▶ _GIVEN DATA_:
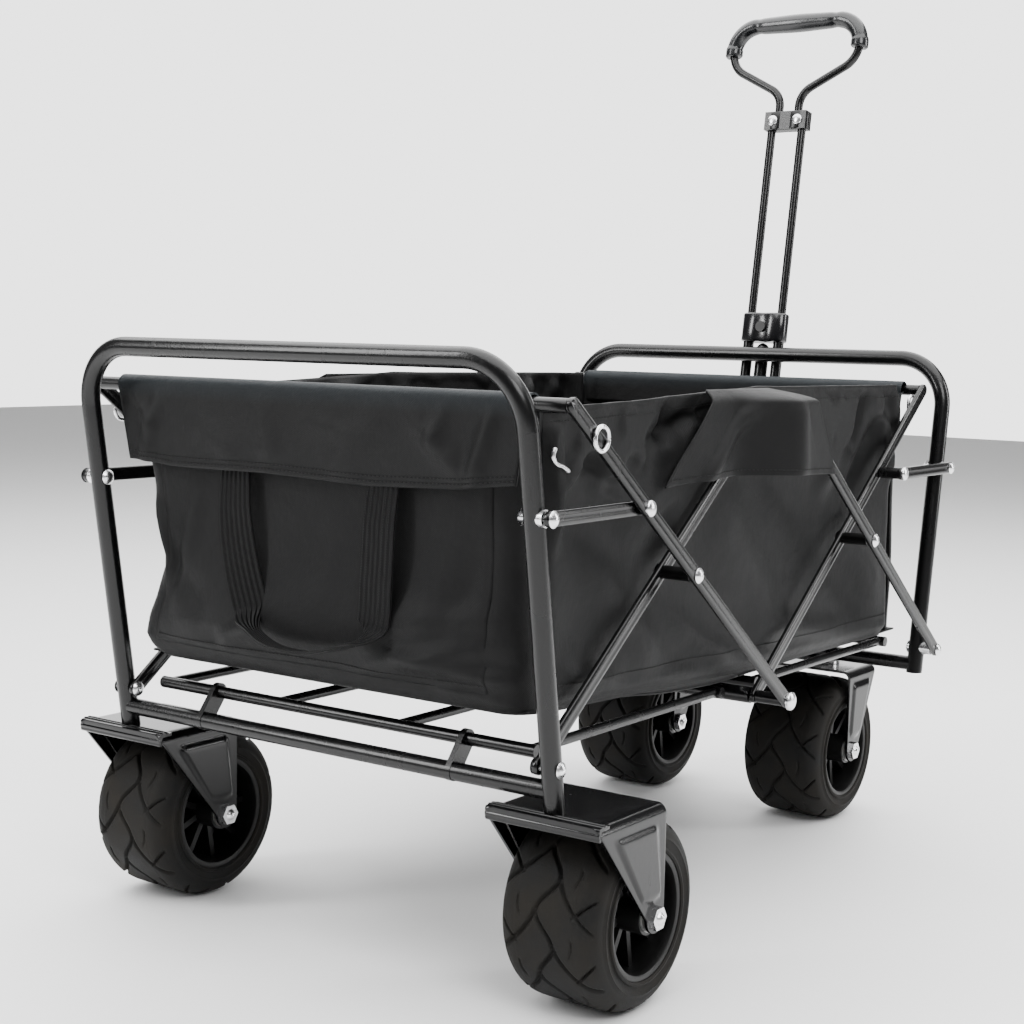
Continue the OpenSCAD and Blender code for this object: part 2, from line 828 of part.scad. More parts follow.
// Two lower tubes on a pivot foot, with the round-topped lock tube between them
module handle_lower_tubes() {
    foot_top = 13;
    foot_down = outer_tube_d / 2;
    foot_h = foot_top + foot_down;
    lock_d = 17;
    lock_down = 10;
    lock_top = collar_at - collar_h / 2 - lock_down;
    tube_top = collar_at + collar_h / 2 - collar_lid;
    bore_d = inner_tube_d + 4 * run_gap;
    color("#121212") placed() on_handle() difference() {
        union() {
            both_sides() translate([0, tube_y, 0]) cylinder(d = outer_tube_d, h = tube_top);
            translate([-outer_tube_d / 2, -tube_y, -foot_down])
                cube([outer_tube_d, handle_pitch, foot_h]);
            cylinder(d = lock_d, h = lock_top);
            translate([0, 0, lock_top]) sphere(d = lock_d);
            both_sides() translate([0, tube_y, -foot_down])
                cylinder(d = outer_tube_d, h = foot_h);
        }
        both_sides() translate([0, tube_y, foot_top]) cylinder(d = bore_d, h = tube_top);
        rod_y(pin_d + 2 * run_gap, -handle_pitch, handle_pitch);
    }
}

// The collar clamps the two lower tubes and guides the sliding ones
module handle_collar() {
    tube_top = collar_at + collar_h / 2 - collar_lid;
    color("#0e0e0e") placed() on_handle() difference() {
        translate([-collar_t / 2, -collar_w / 2, collar_at - collar_h / 2])
            cube([collar_t, collar_w, collar_h]);
        both_sides() translate([0, tube_y, collar_at - collar_h])
            cylinder(d = outer_tube_d, h = tube_top - collar_at + collar_h);
        both_sides() translate([0, tube_y, collar_at])
            cylinder(d = inner_tube_d + 4 * run_gap, h = collar_h);
        translate([-collar_t, 0, collar_at]) rotate([0, 90, 0])
            cylinder(d = button_d + 4 * run_gap, h = collar_t - collar_lid);
    }
}

// The push button on the collar that frees the slide
module release_button() {
    color("#2a2a2a") placed() on_handle()
        translate([-collar_t / 2 - button_out, 0, collar_at]) rotate([0, 90, 0])
            cylinder(d = button_d, h = button_out + collar_t / 2 - 2 * collar_lid);
}

// The two sliding tubes, held together by the upper bracket
module handle_slide_tubes() {
    low = collar_at - collar_h / 2 - slide_in;
    high = yoke_at - yoke_h / 2;
    yoke_t = 17;
    yoke_past = 8;
    color("#161616") placed() on_handle() {
        both_sides() translate([0, tube_y, low]) cylinder(d = inner_tube_d, h = high - low);
        translate([-yoke_t / 2, -tube_y - yoke_past, high])
            cube([yoke_t, handle_pitch + 2 * yoke_past, yoke_h]);
    }
}

// The loop's two legs, from the yoke out and up to where the grip starts. Straight
// runs are a touch thinner than the bends and reach a little way into them.
module loop_legs(d) {
    thin = d - bend_step;
    both_sides() {
        translate([0, loop_foot_y, 0]) cylinder(d = thin, h = loop_start + bend_lap);
        translate([0, loop_foot_y + loop_low_r, loop_start]) rotate([90, 0, 90])
            rotate([0, 0, 180 - loop_turn]) rotate_extrude(angle = loop_turn)
                translate([loop_low_r, 0]) circle(d = d);
        translate([0, loop_low_end[0], loop_start + loop_low_end[1]])
            rotate([-loop_turn, 0, 0]) translate([0, 0, -bend_lap])
                cylinder(d = thin, h = loop_run + 2 * bend_lap);
    }
}

// The loop's crown, which the grip covers from one turn to the other
module loop_crown(d, turn) {
    both_sides() translate([0, loop_top_y, loop_start + loop_mid_h]) rotate([90, 0, 90])
        rotate([0, 0, 90 - turn]) rotate_extrude(angle = turn)
            translate([loop_top_r, 0]) circle(d = d);
    translate([0, 0, loop_start + loop_mid_h + loop_top_r])
        rod_y(d - bend_step, -loop_top_y - bend_lap, loop_top_y + bend_lap);
}

module on_yoke() {
    on_handle() translate([0, 0, yoke_at + yoke_h / 2]) children();
}

module handle_loop() color("#101010") placed() on_yoke() {
    loop_legs(loop_tube_d);
    loop_crown(loop_tube_d, 90 + loop_turn);
}

module handle_grip() color("#222222") placed() on_yoke() difference() {
    loop_crown(grip_d, grip_turn);
    loop_crown(loop_tube_d, 90 + loop_turn);
}

rear_end_frame();
rear_cross_tube();
rear_left_fork();
rear_right_fork();
rear_axles();
rear_frame_bolts();
bag_rear_panel();
rear_pouch();
webbing_handle();
rear_left_tyre();
rear_left_rim();
rear_left_bushes();
rear_right_tyre();
rear_right_rim();
rear_right_bushes();
front_left_tyre();
front_left_rim();
front_left_bushes();
front_right_tyre();
front_right_rim();
front_right_bushes();
rear_left_inner_link();
rear_right_inner_link();
rear_link_pins();
rear_left_outer_link();
rear_right_outer_link();
rear_rim_bar();
front_left_inner_link();
front_right_inner_link();
front_link_pins();
front_rim_bar();
front_left_outer_link();
front_right_outer_link();
bottom_cross_tube();
rear_left_arm();
rear_right_arm();
front_left_arm();
front_right_arm();
rear_floor_frame();
front_floor_frame();
bag_base_rear();
bag_base_front();
bag_left_panel();
bag_right_panel();
front_end_frame();
front_cross_tube();
front_frame_bolts();
caster_swivel_pins();
bag_front_panel();
front_left_fork();
front_left_axle();
front_right_fork();
front_right_axle();
handle_bracket();
handle_lower_tubes();
handle_collar();
release_button();
handle_slide_tubes();
handle_loop();
handle_grip();
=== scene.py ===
"""Looks of a folding beach wagon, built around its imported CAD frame.

Lengths are in metres. Places on the cart are worked out from the joints and the
nodes' boxes, and helpers named in_mm take cart millimetres measured from the low
middle pivot, which stands halfway between the two end frames.
"""
import json
import math
import bmesh
import bpy
import numpy as np
from mathutils import Matrix, Vector


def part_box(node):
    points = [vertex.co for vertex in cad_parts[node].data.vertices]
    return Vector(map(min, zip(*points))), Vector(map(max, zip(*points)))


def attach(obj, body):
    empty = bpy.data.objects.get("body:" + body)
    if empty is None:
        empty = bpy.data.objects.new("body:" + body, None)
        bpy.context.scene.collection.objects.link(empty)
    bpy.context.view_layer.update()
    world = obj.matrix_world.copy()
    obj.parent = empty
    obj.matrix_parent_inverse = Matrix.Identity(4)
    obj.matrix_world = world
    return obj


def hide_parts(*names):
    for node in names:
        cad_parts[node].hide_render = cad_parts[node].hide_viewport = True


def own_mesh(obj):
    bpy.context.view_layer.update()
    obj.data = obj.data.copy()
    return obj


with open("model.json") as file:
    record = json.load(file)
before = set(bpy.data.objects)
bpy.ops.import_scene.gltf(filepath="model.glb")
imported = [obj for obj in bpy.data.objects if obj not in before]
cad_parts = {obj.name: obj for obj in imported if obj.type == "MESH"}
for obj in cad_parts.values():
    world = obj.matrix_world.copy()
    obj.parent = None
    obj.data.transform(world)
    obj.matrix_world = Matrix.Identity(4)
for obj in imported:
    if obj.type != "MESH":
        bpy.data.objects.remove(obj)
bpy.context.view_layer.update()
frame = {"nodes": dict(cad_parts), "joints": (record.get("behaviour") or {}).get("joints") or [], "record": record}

MM = 0.001
PIVOT = {j["name"]: np.array(j["pos_m"]) for j in frame["joints"] if j.get("pos_m")}
MID_X = PIVOT["low_middle_pivot"][0]
LEAN = math.radians(9)


def in_mm(x, y, z):
    """A world point, or arrays of them, from cart millimetres."""
    x, y, z = np.broadcast_arrays(np.asarray(x, float), y, z)
    return np.stack([x * MM + MID_X, y * MM, z * MM], -1)


def box_mm(node):
    """A node's low and high corners in cart millimetres."""
    low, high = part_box(node)
    shift = np.array([MID_X, 0, 0])
    return (np.array(low) - shift) / MM, (np.array(high) - shift) / MM


def pivot_mm(name):
    """A joint's place in cart millimetres."""
    return (PIVOT[name] - np.array([MID_X, 0, 0])) / MM


# ---- shader kit ----

class Value:
    """One output socket of a material; arithmetic on it adds Math nodes."""

    def __init__(self, finish, socket):
        self.finish, self.socket = finish, socket

    def math(self, operation, *others):
        """A Math node fed with this value and the others, in order."""
        inputs = {i: v for i, v in enumerate((self,) + others)}
        return self.finish.add("ShaderNodeMath", {"operation": operation}, inputs)

    def __add__(self, other):
        return self.math("ADD", other)

    def __sub__(self, other):
        return self.math("SUBTRACT", other)

    def __mul__(self, other):
        return self.math("MULTIPLY", other)

    def __truediv__(self, other):
        return self.math("DIVIDE", other)

    def __rsub__(self, other):
        return self.finish.add("ShaderNodeMath", {"operation": "SUBTRACT"}, {0: other, 1: self})

    __radd__ = __add__
    __rmul__ = __mul__


class Finish:
    """A material: its shader's fixed settings, and the nodes that vary over a surface."""

    def __init__(self, name, color, roughness, **fixed):
        self.data = bpy.data.materials.new(name)
        self.data.use_nodes = True
        self.tree = self.data.node_tree
        self.shader = self.tree.nodes["Principled BSDF"]
        self.set("Base Color", (*color, 1))
        self.set("Roughness", roughness)
        for socket, value in fixed.items():
            self.set(socket.replace("_", " "), value)
        self.data.diffuse_color = (*color, 1)

    def feed(self, socket, value):
        """Links a Value to a socket, or sets the socket to a constant."""
        if isinstance(value, Value):
            self.tree.links.new(value.socket, socket)
        else:
            socket.default_value = value

    def set(self, socket, value):
        """Feeds one of the shader's own sockets."""
        self.feed(self.shader.inputs[socket], value)

    def add(self, kind, settings=None, inputs=None, out=0):
        """A node of any kind: its settings first, then its sockets' values or links."""
        node = self.tree.nodes.new(kind)
        for key, value in (settings or {}).items():
            if key == "stops":
                for stop, (place, shade) in zip(node.color_ramp.elements, value):
                    stop.position, stop.color = place, (shade, shade, shade, 1)
            else:
                setattr(node, key, value)
        for key, value in (inputs or {}).items():
            self.feed(node.inputs[key], value)
        return Value(self, node.outputs[out])

    def place(self):
        """Where on the object, in metres."""
        return self.add("ShaderNodeTexCoord", out="Object")

    def cloth_place(self):
        """Where on the flat cloth, in metres."""
        return self.add("ShaderNodeTexCoord", out="UV")

    def stretched(self, place, scale):
        """A place scaled by a different amount along each axis."""
        return self.add("ShaderNodeMapping", None, {"Vector": place, "Scale": scale})

    def noise(self, place, scale, detail=3.0, rough=0.5):
        """Cloudy noise, with scale patches to the metre."""
        return self.add("ShaderNodeTexNoise", None,
                        {"Vector": place, "Scale": scale, "Detail": detail, "Roughness": rough})

    def ramp(self, value, low, high):
        """0 below low, 1 above high, straight between."""
        return self.add("ShaderNodeMapRange", None,
                        {0: value, 1: low, 2: high, 3: 0.0, 4: 1.0})

    def axis(self, place, letter):
        """One coordinate of a place."""
        return self.add("ShaderNodeSeparateXYZ", None, {0: place}, out=letter)

    def blend(self, share, a, b):
        """Colour a where share is 0 and b where it is 1."""
        colour = [v if isinstance(v, Value) else (*v, 1) for v in (a, b)]
        return self.add("ShaderNodeMix", {"data_type": "RGBA"},
                        {0: share, 6: colour[0], 7: colour[1]}, out=2)

    def emboss(self, height, distance, strength=1.0):
        """Bumps the surface by height times distance."""
        self.set("Normal", self.add("ShaderNodeBump", None, {
            "Height": height, "Distance": distance, "Strength": strength}))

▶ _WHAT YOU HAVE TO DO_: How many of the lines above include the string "imported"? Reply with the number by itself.

▶ _ANSWER FOR THIS EXERCISE_: 4